Many have suggested that the increased participation of commodity index investors and the swaps dealers who serve them has had a distorting effect on the markets and has led to high prices. Engaging in a dime store economic analysis, they see the high prices, particularly in the energy complex, and the increased participation of the swaps dealers and funds, and they assert that the funds are the probable cause. The reason that the index money is particularly suspected in the energy complex is because many index funds, like the Goldman Sachs Commodity Index Fund, or GSCI, has a high concentration of energy commodities in their portfolio.
As someone who has been closely monitoring these data and market activity for going on four years, I would like to set the record straight: the increased participation of commodity index investors and the swaps dealers has actually had a stabilizing effect on the price process. Since these position holders take large positions, and generally roll them from one contract month to the next in a very deliberate and transparent fashion, their net positions are a flat line over time, with very little variation. Breaking them out as a separate category would do little to increase the informativeness or trading value of the COT data, but would potentially expose these traders to increased risk that they would be front run by others in the market.
I also believe, and this is my personal view as a financial economist, that these market participants are appropriately classified as commercials. The underlying motivation for entering the market and investing in commodities through these indexes is to attain increased diversification of one’s portfolio and to hedge systematic commodity exposure that underlies all commercial activity. Further, the swaps dealers who sell these swaps to accommodate the demand for commodity exposure and then turn around and hedge it in the futures market are most certainly engaged in the reduction of risk in the conduct and management of its commercial enterprise. This activity comports with the regulatory definition of bona fide hedging and forms the basis for my conclusion that this type of trader is appropriately categorized as a commercial trader.
While I believe that the staff review at this time is fine, I think that moving to revealing more information about trader’s positions and activity creates a risk of giving away the information that market participants collected and brought to the market. And if traders can no longer profit from the information they have collected, they lose their incentive to collect information and exit the market. This ultimately results in less informative markets—that is less price transparency—and less liquid markets. So I would recommend caution when we talk about promoting transparency through the publication of information that may reveal positions and trading strategies of participants.
We can also talk about transparency in terms of requiring market participants to report their activity to regulators. Generally, I would support that it if it helped me do my job or policing against fraud and manipulation, but if it creates moral hazards for the agency, then I would not. Many of you are aware of efforts by industry participants and some in Congress to require the CFTC to routinely collect information on physical and OTC transactions in the natural gas markets. Presumably regulators could use this information to police the markets for manipulative behavior.

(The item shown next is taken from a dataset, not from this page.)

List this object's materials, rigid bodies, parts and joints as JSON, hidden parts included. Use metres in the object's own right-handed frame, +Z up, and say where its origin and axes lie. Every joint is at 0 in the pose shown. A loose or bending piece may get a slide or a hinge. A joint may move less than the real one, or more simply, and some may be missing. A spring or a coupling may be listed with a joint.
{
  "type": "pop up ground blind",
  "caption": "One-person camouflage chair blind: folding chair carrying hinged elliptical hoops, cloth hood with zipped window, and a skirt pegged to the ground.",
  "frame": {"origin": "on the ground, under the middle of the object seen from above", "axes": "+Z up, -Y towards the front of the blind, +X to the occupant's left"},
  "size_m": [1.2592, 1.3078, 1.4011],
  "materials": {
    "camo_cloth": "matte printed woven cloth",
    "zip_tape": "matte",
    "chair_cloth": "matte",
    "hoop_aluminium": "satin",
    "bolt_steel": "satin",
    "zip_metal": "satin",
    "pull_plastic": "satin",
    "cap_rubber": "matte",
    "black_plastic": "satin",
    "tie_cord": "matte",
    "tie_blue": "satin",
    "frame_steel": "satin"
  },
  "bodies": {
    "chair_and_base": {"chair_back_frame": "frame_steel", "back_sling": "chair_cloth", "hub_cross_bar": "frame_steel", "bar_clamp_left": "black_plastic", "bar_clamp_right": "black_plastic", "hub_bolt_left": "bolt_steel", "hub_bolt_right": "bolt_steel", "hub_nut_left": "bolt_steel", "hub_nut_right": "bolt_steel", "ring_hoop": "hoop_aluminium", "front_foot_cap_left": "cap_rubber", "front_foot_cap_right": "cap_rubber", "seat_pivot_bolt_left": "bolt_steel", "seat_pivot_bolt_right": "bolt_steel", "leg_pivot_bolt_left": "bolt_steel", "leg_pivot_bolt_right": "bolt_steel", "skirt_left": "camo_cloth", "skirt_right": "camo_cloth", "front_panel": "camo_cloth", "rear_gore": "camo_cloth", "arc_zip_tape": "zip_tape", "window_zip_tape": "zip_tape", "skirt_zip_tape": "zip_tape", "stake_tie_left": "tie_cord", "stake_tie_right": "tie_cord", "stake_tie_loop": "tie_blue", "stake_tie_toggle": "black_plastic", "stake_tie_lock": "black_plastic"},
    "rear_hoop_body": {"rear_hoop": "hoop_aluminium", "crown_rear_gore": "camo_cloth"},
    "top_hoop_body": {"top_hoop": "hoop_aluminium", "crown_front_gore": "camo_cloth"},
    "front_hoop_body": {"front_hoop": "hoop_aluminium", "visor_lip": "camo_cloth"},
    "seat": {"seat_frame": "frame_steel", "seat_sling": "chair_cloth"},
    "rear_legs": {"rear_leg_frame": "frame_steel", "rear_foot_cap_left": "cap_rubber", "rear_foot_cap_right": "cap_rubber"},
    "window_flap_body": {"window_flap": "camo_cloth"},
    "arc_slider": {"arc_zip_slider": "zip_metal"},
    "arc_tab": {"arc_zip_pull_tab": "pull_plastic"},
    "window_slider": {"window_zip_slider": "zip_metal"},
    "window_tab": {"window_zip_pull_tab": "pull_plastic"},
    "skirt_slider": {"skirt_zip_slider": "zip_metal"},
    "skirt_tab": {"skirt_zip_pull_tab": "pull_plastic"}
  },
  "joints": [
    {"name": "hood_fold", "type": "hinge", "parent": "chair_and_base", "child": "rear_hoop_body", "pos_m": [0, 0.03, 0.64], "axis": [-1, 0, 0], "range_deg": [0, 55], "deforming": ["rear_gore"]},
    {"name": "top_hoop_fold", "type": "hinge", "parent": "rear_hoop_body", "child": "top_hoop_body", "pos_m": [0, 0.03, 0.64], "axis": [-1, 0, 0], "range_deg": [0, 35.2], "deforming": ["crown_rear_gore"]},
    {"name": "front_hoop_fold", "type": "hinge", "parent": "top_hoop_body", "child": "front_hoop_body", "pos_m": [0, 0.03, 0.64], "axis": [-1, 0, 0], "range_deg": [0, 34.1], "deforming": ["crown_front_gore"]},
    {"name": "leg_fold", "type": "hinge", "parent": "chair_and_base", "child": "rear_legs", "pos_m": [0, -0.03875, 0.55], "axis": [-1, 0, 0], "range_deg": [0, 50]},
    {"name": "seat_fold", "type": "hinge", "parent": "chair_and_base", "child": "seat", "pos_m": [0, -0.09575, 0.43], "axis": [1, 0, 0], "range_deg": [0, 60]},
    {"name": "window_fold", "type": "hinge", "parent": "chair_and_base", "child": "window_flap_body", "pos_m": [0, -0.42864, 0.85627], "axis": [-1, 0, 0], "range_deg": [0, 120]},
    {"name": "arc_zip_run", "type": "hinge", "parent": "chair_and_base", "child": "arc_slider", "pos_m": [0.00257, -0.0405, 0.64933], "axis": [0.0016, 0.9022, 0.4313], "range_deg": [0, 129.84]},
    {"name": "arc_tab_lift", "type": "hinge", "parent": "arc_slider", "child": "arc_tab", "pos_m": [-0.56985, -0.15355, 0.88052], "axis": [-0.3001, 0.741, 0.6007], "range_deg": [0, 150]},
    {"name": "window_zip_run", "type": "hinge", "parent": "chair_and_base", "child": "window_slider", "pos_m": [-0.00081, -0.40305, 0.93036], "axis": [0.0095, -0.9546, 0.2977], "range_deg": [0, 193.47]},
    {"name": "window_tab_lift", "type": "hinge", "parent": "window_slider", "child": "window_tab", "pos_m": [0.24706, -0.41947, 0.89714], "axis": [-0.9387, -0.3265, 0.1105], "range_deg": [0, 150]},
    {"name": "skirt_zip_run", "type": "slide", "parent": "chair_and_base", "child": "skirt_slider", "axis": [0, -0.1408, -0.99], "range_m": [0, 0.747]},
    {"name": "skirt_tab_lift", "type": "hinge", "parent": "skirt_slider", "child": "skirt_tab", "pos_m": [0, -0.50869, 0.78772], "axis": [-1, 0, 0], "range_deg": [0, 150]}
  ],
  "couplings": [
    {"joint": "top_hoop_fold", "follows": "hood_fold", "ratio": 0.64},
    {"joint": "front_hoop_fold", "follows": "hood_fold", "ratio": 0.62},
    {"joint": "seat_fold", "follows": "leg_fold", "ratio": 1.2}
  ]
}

While specific information about individual transactions can be quite useful to regulators when investigating alleged manipulative behavior, I continue to question the cost effectiveness of requiring the routine collection of such information and whether a moral hazard is created. The moral hazard is created when market participants begin to rely on the government’s efforts to police bilateral commercial markets instead of relying on their own due diligence when negotiating contracts. If this happens, participants will tend to bring less information to the markets and the pricing mechanism will become less efficient. We have seen a form of this occur in the natural gas markets where buyers at certain hubs have relied on published price indexes to set prices in contracts. The problem was that these indexes were based on very few negotiated transactions because most participants were simply pricing to the index. Ironically this behavior also makes it more difficult for the CFTC and other regulators to identify market abuses because prices become harder to evaluate.

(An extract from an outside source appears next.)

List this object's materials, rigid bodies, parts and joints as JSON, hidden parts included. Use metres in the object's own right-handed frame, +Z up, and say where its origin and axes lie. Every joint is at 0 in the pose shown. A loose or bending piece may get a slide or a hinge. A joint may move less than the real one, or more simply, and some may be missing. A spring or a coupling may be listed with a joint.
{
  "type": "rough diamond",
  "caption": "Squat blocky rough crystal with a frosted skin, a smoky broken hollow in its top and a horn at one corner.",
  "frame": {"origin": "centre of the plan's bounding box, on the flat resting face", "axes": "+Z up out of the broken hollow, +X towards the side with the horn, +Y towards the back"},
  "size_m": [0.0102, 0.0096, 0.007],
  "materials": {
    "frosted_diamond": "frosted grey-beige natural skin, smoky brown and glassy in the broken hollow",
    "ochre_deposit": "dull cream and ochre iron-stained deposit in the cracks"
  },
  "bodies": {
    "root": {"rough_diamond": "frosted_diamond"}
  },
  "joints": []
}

Another problem that can result from reporting requirements that would place greater reporting requirements on exempt OTC markets is that it may cause participants to move their trading to less transparent venues. Often the trading on exempt markets is bilateral, though participants use a trading platform, like that of the Intercontinental Exchange, or ICE, to communicate and execute their trades. Because of the bilateral nature of the trades, they could easily be moved entirely off the platform, where they would become less transparent to regulators and the markets. In addition, there always exists the possibility that OTC markets could be moved to voice brokered markets or offshore, where again they become less visible to front-line regulators and the market.

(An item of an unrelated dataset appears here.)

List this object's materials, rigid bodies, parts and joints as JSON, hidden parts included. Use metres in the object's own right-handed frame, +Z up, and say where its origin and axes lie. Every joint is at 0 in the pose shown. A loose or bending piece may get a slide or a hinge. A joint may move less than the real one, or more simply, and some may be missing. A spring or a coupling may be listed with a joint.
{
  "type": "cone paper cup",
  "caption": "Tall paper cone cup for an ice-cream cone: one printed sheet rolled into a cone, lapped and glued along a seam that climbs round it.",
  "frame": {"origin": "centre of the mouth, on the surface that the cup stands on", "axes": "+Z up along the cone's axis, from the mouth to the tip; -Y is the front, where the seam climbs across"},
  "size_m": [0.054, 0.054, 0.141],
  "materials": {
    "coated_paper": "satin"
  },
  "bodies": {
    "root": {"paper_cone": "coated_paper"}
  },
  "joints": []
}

In the case of OTC markets, contracts by their nature involve idiosyncratic terms and conditions. Unlike futures contracts, it is difficult to aggregate across these transactions to produce meaningful information. So for example, while a surveillance program may easily identify two transactions with diverse prices, determining why those prices differed would require much more effort to know whether the price differed because of legitimate market forces or terms related to the contracts, or because of manipulative intent. It is my belief that any effective surveillance of these markets would certainly be extremely costly to execute and possibly of very limited value.
Instead of attempting to design an expensive surveillance program to monitor markets as diverse and fragmented as the OTC markets, I believe that we need to better appreciate the current regulatory and enforcement model we have in place. Probably the most important tool that we have for enforcing market rules and practices are participants. Believe me when I tell you that when a market participant believes they are being harmed by another participant and they believe that participant is breaking the law, they are not shy about coming forward. Over the past few years, the Commission has brought a number of false reporting and attempted manipulation actions against traders in the natural gas markets. This activity was uncovered not through any routine surveillance of the markets, but through information provided by market insiders.
The second tool on which we rely is the price transparency of centralized futures markets. These widely available prices benefit all market participants by identifying the benchmark price that they can use to assess market fundamentals. The CFTC has clear and broad authority to police these markets, to assure that these markets are free of manipulation and that the price discovery process is not being harmed. To ensure this is the case, through the authority granted to the Commission by Congress, we are able to access a great deal of information on OTC and the physical markets as a result of the informational and arbitrage linkage to the futures markets.
I would add that in linked foreign and electronic markets, we have engaged in information sharing and routine discussions between our partner regulatory authorities to ensure there are no holes in regulatory coverage. In my view, it is important to avoid regulatory duplication and to rely upon our regulatory partners before asserting jurisdiction over appropriately regulated foreign entities. True global competition is important to inspiring innovation and bringing down prices. As policy makers, we should do everything we can to encourage it within the framework of our shared regulatory principles of fair and efficient markets.
Thank you for the attention you have given me today. As I said at the outset, it is my pleasure to be here at the International Monetary Fund and I welcome any questions you may have.